La Tercera Declaración
Por Nile Gardiner, director del Thatcher Center for Freedom (National Review, 25.6.20; Extracto)
El 4 de julio de 1918, Winston Churchill dirigió un discurso a los norteamericanos que celebraban ese día su independencia de Gran Bretaña, señalando: “Nos alegramos que el amor a la libertad y a la justicia sobre el cual fue fundada la nación norteamericana haya, en este tiempo de tribulación, unido a toda la familia de habla inglesa en una hermandad armada contra el enemigo común”.
Churchill, por entonces ministro de Armamentos de Gran Bretaña, tenía buenas razones para estar agradecido de los Estados Unidos. Después de 4 años de una sangrienta Primera Guerra Mundial, 900.000 soldados británicos yacían muertos. El Reino Unido y sus aliados no veían la victoria en el horizonte. Los combatientes franceses estaban desmoralizados, los italianos estaban dispersos y el ejército ruso estaba colapsado. Hacía pocos meses que Churchill había advertido que la causa Aliada estaba en peligro. Hasta que, en el verano de 1918, los norteamericanos arribaron a Francia y cambiaron el curso de la guerra. Alemania sería derrotada.

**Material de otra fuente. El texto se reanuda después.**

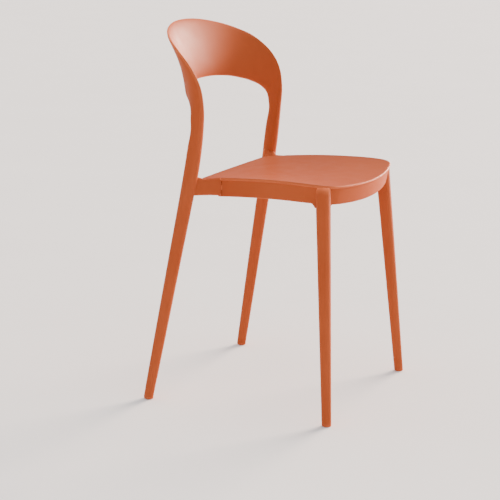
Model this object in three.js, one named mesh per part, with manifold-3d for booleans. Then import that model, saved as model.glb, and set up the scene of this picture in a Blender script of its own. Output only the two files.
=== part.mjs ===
// Stacking chair in two mouldings: a seat with its front legs, and an arched back with the rear legs.
// Millimetres, +Z up. +X is the sitter's left and -Y is the front of the chair.
// The origin is on the floor, in the middle of the chair's outer box.
import * as THREE from 'three';
import { mergeVertices } from 'three/addons/utils/BufferGeometryUtils.js';
import Module from 'manifold-3d';

const wasm = await Module();
wasm.setup();

// Driving dimensions. Depths (y) are measured from midway between the front and rear feet.
const SEAT_HEIGHT = 456;
const SEAT_FALL = 0.07;
const SEAT_CROWN = 10.5;
const SEAT_CROWN_SPAN = 175;
const SEAT_DISH = 7;
const SEAT_FRONT = -186;
const SEAT_REAR = 122;
const SEAT_HALF_WIDTH = 175;
const PANEL = 5;
const APRON_DEPTH = 37.3;
const APRON_WALL = 3.2;
const APRON_INSET = 2.6;
const APRON_LEAN_SIDE = 1;
const APRON_LEAN_FRONT = 5;
const APRON_TUCK = 2.2;
const HAUNCH = 8;
const LIP_DEPTH = 5.4;
const RIB_X = 60;
const RIB_Y = -50;
const RIB_DEPTH = 11;
const RIB_THICKNESS = 2.6;

const FRONT_FOOT = new THREE.Vector3(214, -188, 0);
const FRONT_LEG_TOP = new THREE.Vector3(168.2, -141.7, 455);
const FRONT_LEG_FOOT_RADIUS = 9.3;
const FRONT_LEG_TOP_RADIUS = 14;
const FRONT_LEG_FLATTENING = 0.24;
const FRONT_LEG_TOP_SQUARENESS = 3.4;

const REAR_FOOT = new THREE.Vector3(228, 188, 0);
const REAR_LEG_TOP = new THREE.Vector3(199, 128, 416);
const REAR_LEG_FOOT_RADIUS = 9.5;
const REAR_LEG_TOP_RADIUS = 14;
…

Siempre historiador y hombre de Estado, Churchill había observado que la Declaración de Independencia de los Estados Unidos “no era un documento nacido solo en América. Era la Tercera Declaración que sigue a la Carta Magna y a la Declaración de Derechos” proclamadas en Gran Bretaña. La Carta Magna de 1215 estableció que ningún político está por encima de la Ley y garantizó el debido proceso y el juicio a través de un jurado de personas comunes. La Declaración de Derechos, nacida de la Revolución Gloriosa de 1689, consolidó el concepto de gobierno constitucional, es decir, con el consentimiento de los gobernados. Ambos documentos constituyen los fundamentos de los derechos individuales en la tradición occidental. Ambos inspiraron a las leyes fundamentales de las colonias norteamericanas.
Tanto es así que, durante la guerra por la independencia de los Estados Unidos, al reclamar sus derechos en su calidad de ciudadanos ingleses, los revolucionarios norteamericanos recurrieron a estos documentos para establecer en su Declaración de Independencia: “Sostenemos como evidentes estas verdades: que todos los hombres son creados iguales; que son dotados por su Creador de ciertos derechos inalienables; que entre estos están la Vida, la Libertad y la Búsqueda de la Felicidad; que para garantizar estos derechos se instituyen entre los hombres los gobiernos, que derivan sus poderes legítimos del consentimiento de los gobernados”.
Por primera vez en la historia de la humanidad, una sociedad política nacía proclamando la igualdad esencial de los seres humanos y la sacralidad de sus derechos naturales. Una sociedad que inicia un experimento radical de libertad y democracia.
Como pocos hombres de Estado en la historia, Churchill comprendió el poderoso legado de libertad, igualdad y justicia que el Reino Unido y los Estados Unidos heredaron a los pueblos de habla inglesa y al mundo. Es en esta tradición compartida por ambas naciones, señala Churchill, que los pueblos que luchan contra la tiranía encuentran inspiración para liberarse de “la vergüenza del despotismo” y de “las miserias de la anarquía”.
Las miles de inmigrantes que cada año arriban a Gran Bretaña y a los Estados Unidos, escapando de la persecución política y religiosa y de la pobreza, dan un claro testimonio de esta simple verdad.
Sin duda, el excepcionalismo norteamericano basó su fortaleza moral en el excepcionalismo británico. Es la historia de la libertad que ambas naciones pueden celebrar cada 4 de julio.